Within all the turmoil over media ownership and public service is a very simple truth that broadcasters seem to miss. People want localism from over-the-air media in their community. Local owners, local on-air talent, local news and local content. The listeners have heard big on their radios and know it is not better. They don't want to see the same phony automation happen to local television.

Premium national programming has now moved to multichannel subscription services and the viewers have decided they are willing to pay for it, thank you. Now, they want their local stations to stay local.

In the beginning, the major television networks needed local stations for over-the-air program distribution. That era is now over. The networks are moving toward business models with multiple income streams. Let them go to cable and satellite. In a few years, all network programming will probably premiere on pay media. It's time to break the networks and affiliate stations apart from obsolete relationships.

If the FCC truly wants to save "free, over-the-air broadcasting" -- as the politicians like to call it -- the commission should create rules that bring television and radio stations back to their local roots. Ownership and operation of any broadcast station should be local-no caps, no group owners, no operating agreements. Station owners should live in the town where they broadcast and have daily involvement in the operation of their station.

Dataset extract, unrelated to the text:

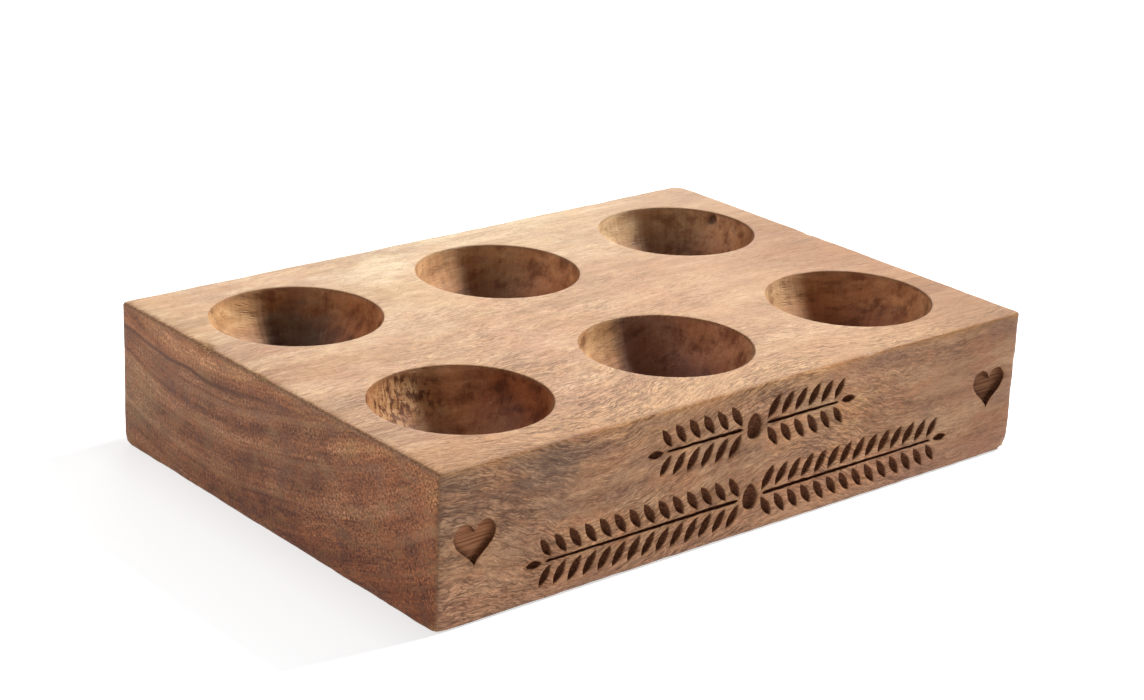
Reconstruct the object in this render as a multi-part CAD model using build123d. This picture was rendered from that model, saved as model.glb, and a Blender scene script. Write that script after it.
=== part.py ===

As steward of the public's airwaves, the station's license should be based on the quality of its locally produced programming, not syndicated fare or network re-runs. Over-the-air television would become local programming for local communities -- not distributors of national programming.

Yes, of course, there would be a shakeout of stations. Far fewer terrestrial broadcasters would remain on the air. And that would be good. It would free up valuable spectrum for more small-scale community broadcast stations and other local uses that serve the public.

Without such a radical change in direction for local broadcasting, it's hard to make a case for its future in a digital multichannel world of pay entertainment on demand.